The Dodgers’ current bullpen coach spent parts of two seasons (2010-2011) with the Mariners in a backup catching role. They would be his final two seasons at the MLB level. He appeared in 65 games, posting a .212/.268/.347 slash line with 11 doubles, five homers, 21 RBI, 15 walks and 47 strikeouts.
He’s wrapping up his second season as vice president of baseball operations and assistant general manager. Kingston was hired by Zduriencik in September 2009 as an assistant GM after working for nine seasons with the Padres. He specialized in contract negotiations, salary arbitration and the collective-bargaining agreement.

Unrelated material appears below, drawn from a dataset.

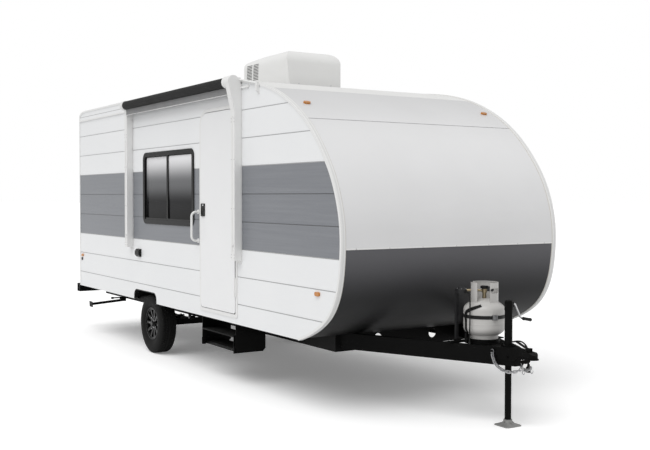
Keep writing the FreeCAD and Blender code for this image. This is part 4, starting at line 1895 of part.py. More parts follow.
def awning_arm(y0, top):
    """Outer channel with a long groove, and the narrower channel screwed to the wall behind it."""
    arm = block((ARM_OUT_X, ARM_FACE_X), (y0, y0 + ARM_WIDTH), (ARM_BOTTOM_Z, top))
    slot_y = (y0 + (ARM_WIDTH - ARM_SLOT) / 2, y0 + (ARM_WIDTH + ARM_SLOT) / 2)
    groove = block((ARM_OUT_X - OVERRUN, ARM_OUT_X + ARM_WALL), slot_y,
                   (ARM_BOTTOM_Z + ARM_WIDTH, top - ARM_HOOD_DROP - ARM_WIDTH))
    back_y = (y0 + ARM_WALL, y0 + ARM_WIDTH - ARM_WALL)
    back = block((ARM_FACE_X, -HALF_WIDTH), back_y,
                 (ARM_BOTTOM_Z - ARM_STEP, GUTTER_Z - GUTTER_HEIGHT / 2 - FACE_GAP))
    clip = block((ARM_FACE_X, -HALF_WIDTH), back_y,
                 (GUTTER_Z + GUTTER_HEIGHT / 2, GUTTER_Z + GUTTER_HEIGHT / 2 + ARM_CLIP))
    return fuse_all([arm.cut(groove), back, clip])


def awning_hood():
    """Teardrop cap over the front end of the roller."""
    y0 = AWNING_FRONT_Y
    drum = rod((-ROLLER_X, y0, ROLLER_Z), (-ROLLER_X, y0 + ARM_WIDTH, ROLLER_Z), ARM_HOOD_RADIUS)
    foot = ROLLER_Z - ARM_HOOD_DROP
    taper = [(-ROLLER_X - ARM_HOOD_RADIUS, ROLLER_Z), (ARM_OUT_X, foot), (ARM_FACE_X, foot),
             (ARM_FACE_X, ROLLER_Z)]
    return fuse_all([drum, prism(taper, ("y", ARM_WIDTH), y0)])


def awning_brace():
    """Tie from the front arm's head forward to a bracket on the wall, under the roof's edge."""
    x = ARM_FACE_X - BRACE_RADIUS
    end_y = AWNING_FRONT_Y - BRACE_LENGTH
    edge_z = nose_z(end_y)
    bar = rod((x, AWNING_FRONT_Y + BRACE_RADIUS, ARM_TOP_Z - 2 * BRACE_RADIUS), (x, end_y, edge_z),
              BRACE_RADIUS)
    out = -HALF_WIDTH - TRIM_PROUD - FACE_GAP
    step = nose_z(end_y - 2 * BRACE_RADIUS) - 2 * TRIM_FLANGE
    outline = [(-HALF_WIDTH, step - BRACE_FOOT), (-HALF_WIDTH, step), (out, step),
               (out, edge_z + BRACE_RADIUS),
               (x - BRACE_RADIUS, edge_z + BRACE_RADIUS), (x - BRACE_RADIUS, step - BRACE_FOOT / 2)]
    return [bar, prism(outline, ("y", 3 * BRACE_RADIUS), end_y - 2 * BRACE_RADIUS)]


def roller_span():
    """Front and rear ends of the roller: it starts behind the front housing and ends over the rear arm."""
    return AWNING_FRONT_Y + ARM_WIDTH + ROLLER_CAP_LENGTH, AWNING_REAR_Y


def awning_roller():
    """Roller with the fabric wound on it, its rear end cap and the flap that hangs below it."""
    y0, y1 = roller_span()
    drum = rod((-ROLLER_X, y0, ROLLER_Z), (-ROLLER_X, y1, ROLLER_Z), ROLLER_RADIUS)
    cap = rod((-ROLLER_X, y1 - ROLLER_END, ROLLER_Z), (-ROLLER_X, y1, ROLLER_Z), ROLLER_CAP_RADIUS)
    flap = block((-ROLLER_X, -ROLLER_X + VALANCE_THICK), (y0, y1 - ARM_WIDTH),
                 (ROLLER_Z - ROLLER_RADIUS - VALANCE_DROP, ROLLER_Z))
    return fuse_all([drum, cap, flap])


def awning_arms():
    """Front arm with its hood, housing and tie; rear arm with the cradle that holds the roller's end."""
    y0 = AWNING_FRONT_Y + ARM_WIDTH
    housing = rod((-ROLLER_X, y0, ROLLER_Z), (-ROLLER_X, y0 + ROLLER_CAP_LENGTH, ROLLER_Z), ROLLER_CAP_RADIUS)
    front = fuse_all([awning_arm(AWNING_FRONT_Y, ARM_TOP_Z), awning_hood(), housing] + awning_brace())
    rear_y = AWNING_REAR_Y - ARM_WIDTH
    below = ROLLER_Z - ROLLER_CAP_RADIUS - FACE_GAP
    cradle = block((-ROLLER_X + ROLLER_CAP_RADIUS + FACE_GAP, ARM_FACE_X), (rear_y, AWNING_REAR_Y),
                   (below - ARM_WIDTH, ARM_TOP_Z))
    return group([front, fuse_all([awning_arm(rear_y, below), cradle])])


# Lamps and small fittings

def lens(face_x):
    """Long oval lens that stands off a face across X, at the origin."""
    radius = MARKER_HEIGHT / 2 - FACE_GAP
    return rounded_block((face_x - MARKER_PROUD, face_x), (-MARKER_LENGTH / 2, MARKER_LENGTH / 2),
                         (-MARKER_HEIGHT / 2, MARKER_HEIGHT / 2), radius, radius)


def front_markers():
    """Lenses on the slope of the nose, tilted with it."""
    low, high = (vec(0, nose_y(z), z) for z in (MARKER_Z - MARKER_HEIGHT, MARKER_Z + MARKER_HEIGHT))
    tilt = math.degrees(math.atan2(high.y - low.y, high.z - low.z))
    lamps = []
    for side in (-1, 1):
        lamp = fuse_all([lens(0), lens(MARKER_PROUD)])
        lamp.rotate(vec(0, 0, 0), UP, 90)
        lamp.rotate(vec(0, 0, 0), ACROSS, -tilt)
        lamp.translate(vec(side * MARKER_X, nose_y(MARKER_Z), MARKER_Z))
        lamps.append(lamp.cut(body_form(0, (-HALF_WIDTH, HALF_WIDTH))))
    return lamps


def side_markers():
    lamps = []
    for y in (SIDE_MARKER_Y, REAR_MARKER_Y):
        lamp = lens(-HALF_WIDTH)
        lamp.translate(vec(0, y, SIDE_MARKER_Z))
        lamps += [lamp, mirrored(lamp)]
    return lamps


def tail_lamps():
    """Rounded lamp blocks low on the rear wall."""
    lamp = rounded_block((0, TAIL_LAMP_PROUD), (-TAIL_LAMP_WIDTH / 2, TAIL_LAMP_WIDTH / 2),
                         (TAIL_LAMP_Z - TAIL_LAMP_HEIGHT / 2, TAIL_LAMP_Z + TAIL_LAMP_HEIGHT / 2),
                         TAIL_LAMP_RADIUS, TAIL_LAMP_RADIUS)
    lamp.rotate(vec(0, 0, 0), UP, 90)
    lamp.translate(vec(-TAIL_LAMP_X, BODY_LENGTH, 0))
    return group([lamp, mirrored(lamp)])


def outlet_box():
    """Outdoor socket cover with a sloping hood."""
    half_y, half_z = OUTLET_WIDTH / 2, OUTLET_HEIGHT / 2
    face = -HALF_WIDTH
    outline = [(face, OUTLET_Z - half_z), (face - OUTLET_PROUD / 2, OUTLET_Z - half_z),
               (face - OUTLET_PROUD, OUTLET_Z - half_z + OUTLET_HOOD),
               (face - OUTLET_PROUD, OUTLET_Z + half_z - OUTLET_HOOD),
               (face - OUTLET_PROUD / 2, OUTLET_Z + half_z), (face, OUTLET_Z + half_z)]
    return prism(outline, ("y", OUTLET_WIDTH), OUTLET_Y - half_y)


def side_port():
    return rod((-HALF_WIDTH, PORT_Y, PORT_Z), (-HALF_WIDTH - PORT_PROUD, PORT_Y, PORT_Z), PORT_RADIUS)


def all_pieces():
    """Every sub-part by its node name."""
    leaf_hinges, frame_hinges = door_hinges()
    chain, rail, leg, stab = safety_chain(), main_rail(), tongue_rail(), stab_leg()
    window, panes = window_frame(), window_panes()
    pieces = {
        "side_wall_door_side": side_wall(True),
        "side_wall_far_side": mirrored(side_wall(False)),
        "front_panel_upper": front_panel_upper(),
        "front_panel_lower": front_panel_lower(),
        "roof": roof(),
        "rear_wall": rear_wall(),
        "floor": floor(),
        "wheel_wells": wheel_wells(),
        "mouldings": mouldings(),
        "door_frame": fuse_all([door_frame()] + frame_hinges),
        "entry_door": fuse_all([entry_door()] + leaf_hinges),
        "door_latch": door_latch(),
        "grab_handle": grab_handle(),
        "window_frames": group([window, mirrored(window)]),
        "window_glass": group(panes + [mirrored(pane) for pane in panes]),
        "main_rails": group([rail, mirrored(rail)]),
        "cross_members": group(cross_members() + outriggers()),
        "front_cross_plate": front_cross_plate(),
        "tongue_rail_door_side": leg,
        "tongue_rail_far_side": mirrored(leg),
        "gas_tray": gas_tray(),
        "coupler": coupler(),
        "jack_tube": jack_tube(),
        "jack_crank": fuse_all([jack_crank(), jack_grip()]),
        "jack_leg": jack_leg(),
        "jack_foot": jack_foot(),
        "gas_bottle": fuse_all([gas_bottle(), gas_collar()]),
        "gas_strap": gas_strap(),
        "gas_valve": gas_valve(),
        "gas_regulator": gas_regulator(),
        "gas_hose": swept(GAS_HOSE_ROUTE, GAS_HOSE_DIAMETER, BEND_SHARE),
        "tow_cable": swept(TOW_CABLE_ROUTE, TOW_CABLE_DIAMETER, BEND_SHARE),
        "tow_plug": tow_plug(),
        "cord_glands": group([cable_gland(), hose_union()]),
        "safety_chains": group([chain, mirrored(chain)]),
        "axle_beam": axle_beam(),
        "leaf_springs": leaf_springs(),
        "frame_brackets": group(spring_hangers() + stab_brackets()),
        "rear_bumper": rear_bumper(),
        "step_frame": step_frame(),
        "step_carriage": step_carriage(),
        "step_tread": step_tread(),
        "stab_leg_door_side": stab,
        "stab_leg_far_side": mirrored(stab),
        "air_conditioner": air_conditioner(),
        "roof_vent": roof_vent(),
        "vent_lid": vent_lid(),
        "awning_arms": awning_arms(),
        "awning_roller": awning_roller(),
        "marker_lamps": group(front_markers() + side_markers()),
        "tail_lamps": tail_lamps(),
        "wall_fittings": group([outlet_box(), side_port()]),
    }
    wheel_parts = {"tyre": tyre(), "wheel": fuse_all([rim(), hub(), hub_cap()])}
    for name, shape in wheel_parts.items():
        pieces[name + "_door_side"] = shape
        pieces[name + "_far_side"] = mirrored(shape)
    return pieces


def write_parts():
    os.makedirs("parts", exist_ok=True)
    for name, shape in all_pieces().items():
        shape.translate(vec(-X_MIDDLE, -Y_MIDDLE, 0))
        shape.exportStep("parts/" + name + ".step")


if __name__ == "__main__":
    write_parts()
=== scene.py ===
import math

import bmesh
import bpy
import numpy as np
from mathutils import Matrix, Vector
from mathutils.bvhtree import BVHTree


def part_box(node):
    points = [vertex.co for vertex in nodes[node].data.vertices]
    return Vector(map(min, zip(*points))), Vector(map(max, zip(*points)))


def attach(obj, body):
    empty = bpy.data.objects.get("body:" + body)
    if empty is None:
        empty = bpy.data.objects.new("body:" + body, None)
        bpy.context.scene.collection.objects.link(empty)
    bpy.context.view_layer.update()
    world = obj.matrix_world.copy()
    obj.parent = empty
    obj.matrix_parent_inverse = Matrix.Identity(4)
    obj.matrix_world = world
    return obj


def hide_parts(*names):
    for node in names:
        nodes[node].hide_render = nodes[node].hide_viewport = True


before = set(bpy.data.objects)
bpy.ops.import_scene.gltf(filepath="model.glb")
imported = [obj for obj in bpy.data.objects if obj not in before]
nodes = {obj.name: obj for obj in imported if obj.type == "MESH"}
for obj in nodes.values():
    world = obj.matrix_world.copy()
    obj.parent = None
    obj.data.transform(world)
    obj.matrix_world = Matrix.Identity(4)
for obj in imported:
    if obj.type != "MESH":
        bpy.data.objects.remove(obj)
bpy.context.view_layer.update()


# Camera and studio
# The caravan stands level on a white floor. The camera is at a standing person's eye height
# beyond the coupler on the door side, and a broad soft sun comes from high on that side. Sizes
# of pieces are millimetres in this file, and those of finishes are metres.

JACK_Y = -588
foot_low, foot_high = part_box("jack_foot")
MIDDLE_X = (foot_low.x + foot_high.x) / 2
NOSE_Y = (foot_low.y + foot_high.y) / 2 - JACK_Y / 1000


def place(x, y, z):
    """Metres in the row frame, from x off the middle plane, y behind the nose and z above the ground."""
    return Vector((MIDDLE_X + x / 1000, NOSE_Y + y / 1000, z / 1000))


CAMERA_AT = (-4784, -5703, 1664)
CAMERA_YAW, CAMERA_PITCH, CAMERA_ROLL = 32.10, 1.71, 0.09
LENS, SENSOR_WIDTH, FAR_CLIP = 52.6, 36.0, 400.0

camera = bpy.data.objects.new("camera", bpy.data.cameras.new("camera"))
camera.data.lens = LENS
camera.data.sensor_width = SENSOR_WIDTH
camera.data.clip_end = FAR_CLIP
turn = (Matrix.Rotation(math.radians(-CAMERA_YAW), 4, "Z")
        @ Matrix.Rotation(math.radians(90 - CAMERA_PITCH), 4, "X")
        @ Matrix.Rotation(math.radians(CAMERA_ROLL), 4, "Z"))
camera.matrix_world = Matrix.Translation(place(*CAMERA_AT)) @ turn
bpy.context.scene.collection.objects.link(camera)
bpy.context.scene.camera = camera
bpy.context.scene.view_settings.view_transform = "Standard"


def emptied(tree):
    """Clears a node tree, and gives a function that adds a node with its links made and values set."""
    tree.nodes.clear()

    def add(kind, links=(), **values):
        node = tree.nodes.new("ShaderNode" + kind)
        for key, value in values.items():
            if key in node.inputs:
                node.inputs[key].default_value = value
            else:
                setattr(node, key, value)
        for socket, source in links:
            tree.links.new(source, node.inputs[socket])
        return node
    return add


def new_tree(name):
    """Material with an empty node tree, and the function that adds nodes to it."""
    material = bpy.data.materials.new(name)
    material.use_nodes = True
    return material, emptied(material.node_tree)


def blend(add, share, one, two):
    """Colour one * (1 - share) + two * share."""
    node = add("Mix", [("Factor", share)], data_type="RGBA")
    node.inputs[6].default_value, node.inputs[7].default_value = (*one, 1), (*two, 1)
    return node.outputs[2]


def put(name, form, material, body=None, sharp=0.6):
    """Piece from (points, faces), riding on a body; edges bent by more than sharp radians stay crisp."""
    points, faces = form
    mesh = bpy.data.meshes.new(name)
    spots = np.asarray(points, float) / 1000 + (MIDDLE_X, NOSE_Y, 0)
    mesh.from_pydata(spots.tolist(), [], faces)
    work = bmesh.new()
    work.from_mesh(mesh)
    bmesh.ops.recalc_face_normals(work, faces=work.faces)
    work.to_mesh(mesh)
    work.free()
    mesh.shade_smooth()
    mesh.set_sharp_from_angle(angle=sharp)
    mesh.materials.append(material)
    piece = bpy.data.objects.new(name, mesh)
    bpy.context.scene.collection.objects.link(piece)
    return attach(piece, body) if body else piece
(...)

He was promoted to vice president of baseball operations for the 2015 season and served as the interim general manager when Zduriencik was fired Aug. 28. He remained in the organization as an assistant GM when Dipoto replaced Zduriencik, overseeing player development and the analytics departments at different times.
Did you know the longtime Mariners outfielder was working in the Dodgers front office as a special assistant to president Andrew Friedman? No? Don’t feel alone. But Ibanez and Greg Maddux were hired for those roles Feb. 2, 2016. While serving as president and GM of the Rays, Friedman interviewed Ibanez for the open managerial position that eventually went to current Tampa manager Kevin Cash. When Friedman took over the Dodgers a few months later, he hired Ibanez, who has since been linked as a candidate to several managerial and coaching positions. He has yet to jump at an on-field role.